Task to complete:
Write out only the tail of the records, beginning at the line containing "Reconstruct the object" and including the last line, exactly as written.

(Scripts that build objects)
• • • • •
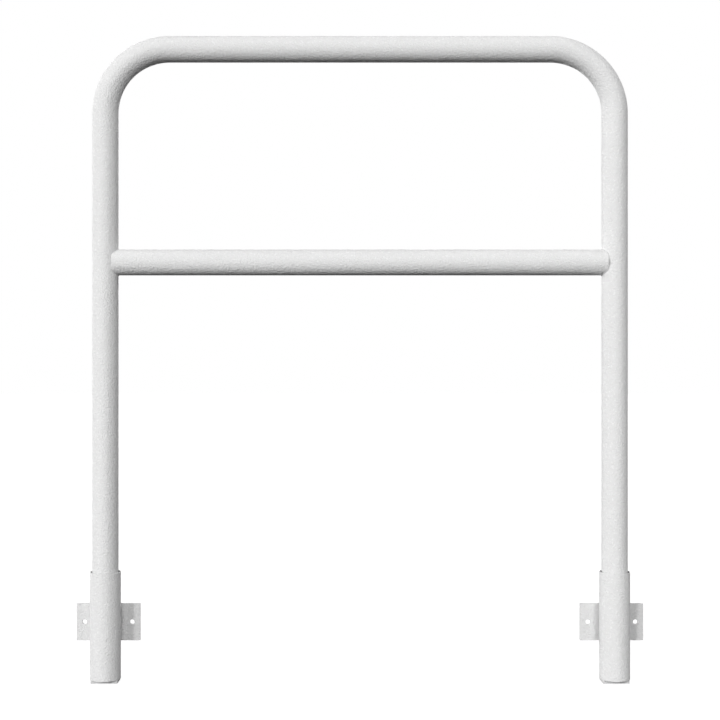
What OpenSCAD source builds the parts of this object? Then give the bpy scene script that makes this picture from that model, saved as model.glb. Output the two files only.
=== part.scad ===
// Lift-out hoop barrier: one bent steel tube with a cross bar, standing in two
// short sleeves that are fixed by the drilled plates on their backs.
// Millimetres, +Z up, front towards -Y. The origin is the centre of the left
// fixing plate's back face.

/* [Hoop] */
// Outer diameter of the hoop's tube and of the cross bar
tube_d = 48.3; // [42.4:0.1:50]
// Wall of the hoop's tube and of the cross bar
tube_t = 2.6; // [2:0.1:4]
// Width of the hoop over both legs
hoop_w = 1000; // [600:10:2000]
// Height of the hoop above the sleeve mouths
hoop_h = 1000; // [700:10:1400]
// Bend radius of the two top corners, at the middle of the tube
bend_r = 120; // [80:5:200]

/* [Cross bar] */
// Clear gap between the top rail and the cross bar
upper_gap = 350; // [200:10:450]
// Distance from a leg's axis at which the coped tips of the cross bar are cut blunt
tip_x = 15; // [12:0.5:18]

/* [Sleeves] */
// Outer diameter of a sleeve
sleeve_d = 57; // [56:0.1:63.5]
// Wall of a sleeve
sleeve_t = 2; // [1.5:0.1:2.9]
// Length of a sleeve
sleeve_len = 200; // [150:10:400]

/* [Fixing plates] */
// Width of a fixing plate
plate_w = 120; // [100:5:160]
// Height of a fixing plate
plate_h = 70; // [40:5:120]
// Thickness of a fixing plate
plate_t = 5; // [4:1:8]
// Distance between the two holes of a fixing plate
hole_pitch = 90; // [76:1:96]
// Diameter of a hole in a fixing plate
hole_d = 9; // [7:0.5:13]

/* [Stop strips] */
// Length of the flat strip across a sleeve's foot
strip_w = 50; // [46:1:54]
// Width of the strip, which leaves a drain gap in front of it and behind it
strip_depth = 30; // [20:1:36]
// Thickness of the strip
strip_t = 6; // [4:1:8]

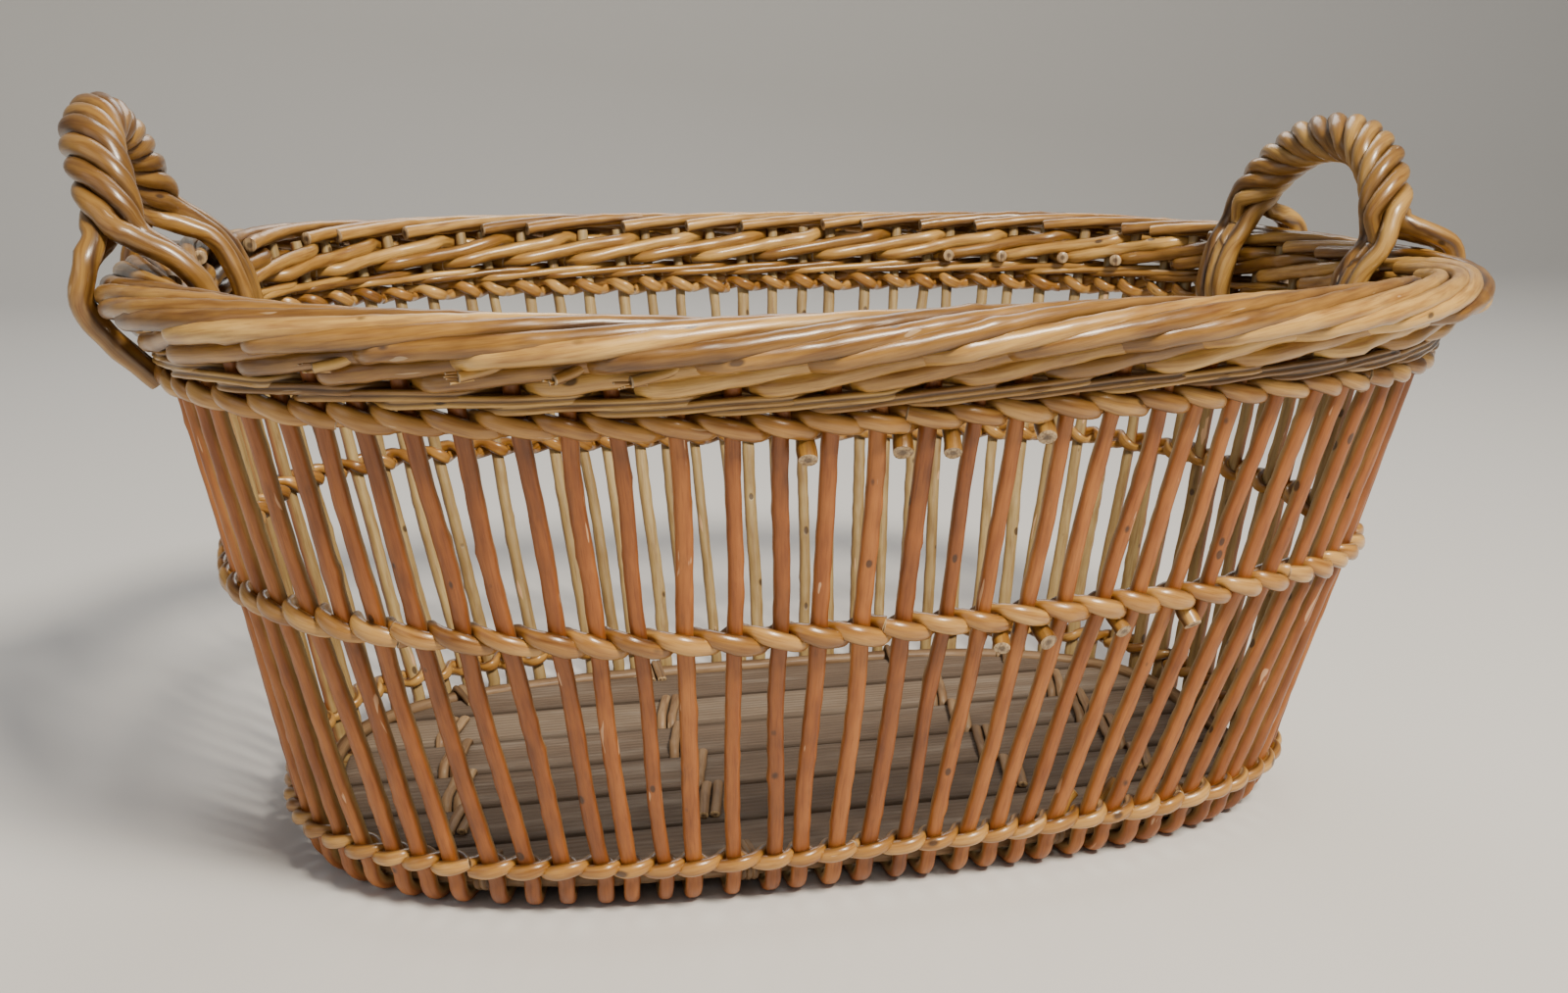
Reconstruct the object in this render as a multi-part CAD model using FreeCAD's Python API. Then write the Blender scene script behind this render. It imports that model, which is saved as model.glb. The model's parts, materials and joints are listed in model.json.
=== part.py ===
• • • • •
The solution:
Reconstruct the object in this render as a multi-part CAD model using FreeCAD's Python API. Then write the Blender scene script behind this render. It imports that model, which is saved as model.glb. The model's parts, materials and joints are listed in model.json.
=== part.py ===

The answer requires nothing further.